海外、とりわけヨーロッパ諸国やカナダでは、「ヘイト・スピーチ(憎悪表現)」は明らかに犯罪行為とみなされ、厳しい罰則が科せられています。例えば、ドイツでは、ユダヤ人差別と大量殺戮への反省から、「特定の人々に対する憎悪を煽動したり尊厳を傷つける行為」を刑法130条で「民衆扇動罪」とみなし、重い罰則を科しています。とりわけ、ユダヤ人虐殺の歴史事実を否定するような「憎悪表現」は、まさしくこの「民衆扇動罪」にあたります。この法論理を「慰安婦の真実パネル展」に当てはめてみるならば、日本軍性奴隷の歴史事実を否定するパネル展を準備した人たちはもちろん、会場使用を許可した広島市も「民衆扇動罪」を犯したことになります。フランス議会では、目下、ヘイト投稿の削除をきちんと行わないSNS事業者に対して、最大で世界市場における年売上高の4パーセントの制裁金を科せるようにする、立法措置を巡る審議が行われています。

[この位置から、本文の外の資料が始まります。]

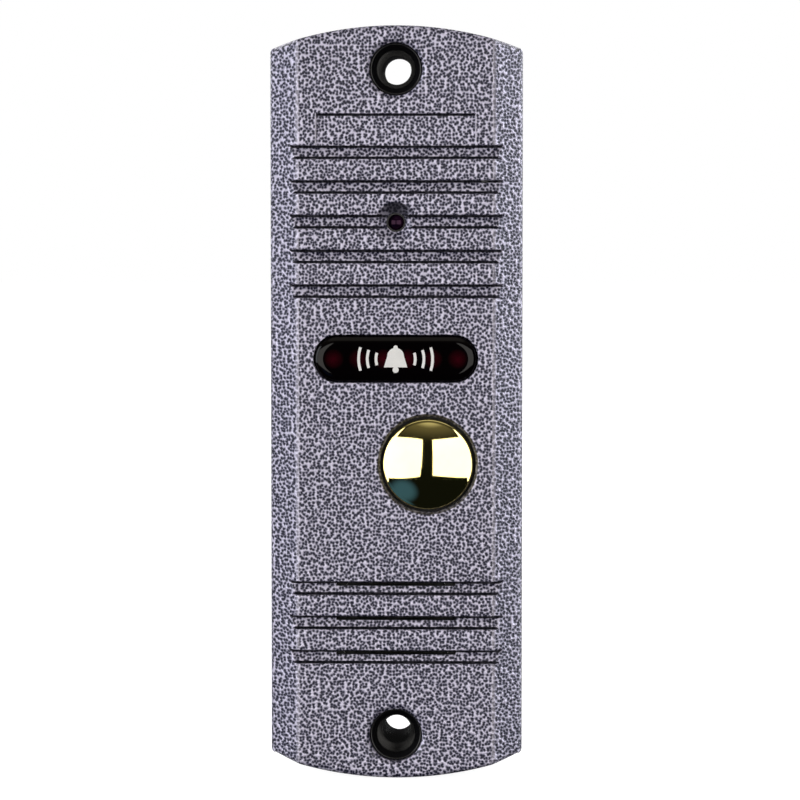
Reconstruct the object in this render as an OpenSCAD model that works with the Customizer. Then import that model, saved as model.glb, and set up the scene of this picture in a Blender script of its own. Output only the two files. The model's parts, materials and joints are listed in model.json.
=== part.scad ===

カナダでは、「言論の自由」はカナダ憲章第2章で保護されていますが、その一方で「憎悪表現」を、以下のような刑法319条で、明らかに犯罪行為とみなしています。
公共憎悪扇動(319条)何人も公共の場の通信言辞によっていかなる識別可能 な集団に対しても平和を侵害する恐れのある憎悪扇動は有罪[犯罪]とする。
この刑法の内容で注目すべきことは、「憎悪扇動」を「平和を侵害する恐れのある」ものと明確に認識していることです。
市長にここで考えていただきたいのは、あなたが「表現の自由」を守るために許可されたという「慰安婦の真実パネル展」は、戦争被害者に対する「侮辱罪」あるいは「名誉毀損罪」にあたるだけではなく、カナダの上記法律を適用するならば、「平和を侵害する恐れのある憎悪扇動」という犯罪行為でもあるということです。すなわち、「国際平和文化都市」であると世界にむかって誇っている広島市が、「平和を侵害する恐れのある憎悪扇動」に加担しているのだという事実に対して、その広島市の市長として、あなたはいったいどのように思われているのでしょうか。私たちは、今、川崎市が導入しようとしている日本最初の罰則付き差別撤廃条例こそ、本当は「平和文化都市」を唱える広島市が率先して導入すべき条例だと考えています。
あらためて言うまでもなく、平和は核兵器廃絶だけを唱えていれば創り出せるものではありません。毎日の日々の生活の中で、よりよい人間関係を創り出し維持していくこと、相互に相手を気遣う心を育み、温かい人間関係を築き広げていくという努力が、平和を構築するために最も基礎的なことであることはいまさら説明することもないと思います。これとは全く逆に、「慰安婦の真実パネル展」は、平和を侵害する憎悪扇動を行う目的で行われたものであり、その点で、明らかに「国際平和文化都市」の名称を深く傷つける、人間として実に恥ずかしい行為です。この事実について、もう一度、市長が熟考され、今後再びこのような「パネル展示」犯罪行為を容認しないという決断をされるよう、ここに強く要望いたしますが、あなたはこの要望にどう応えられますか?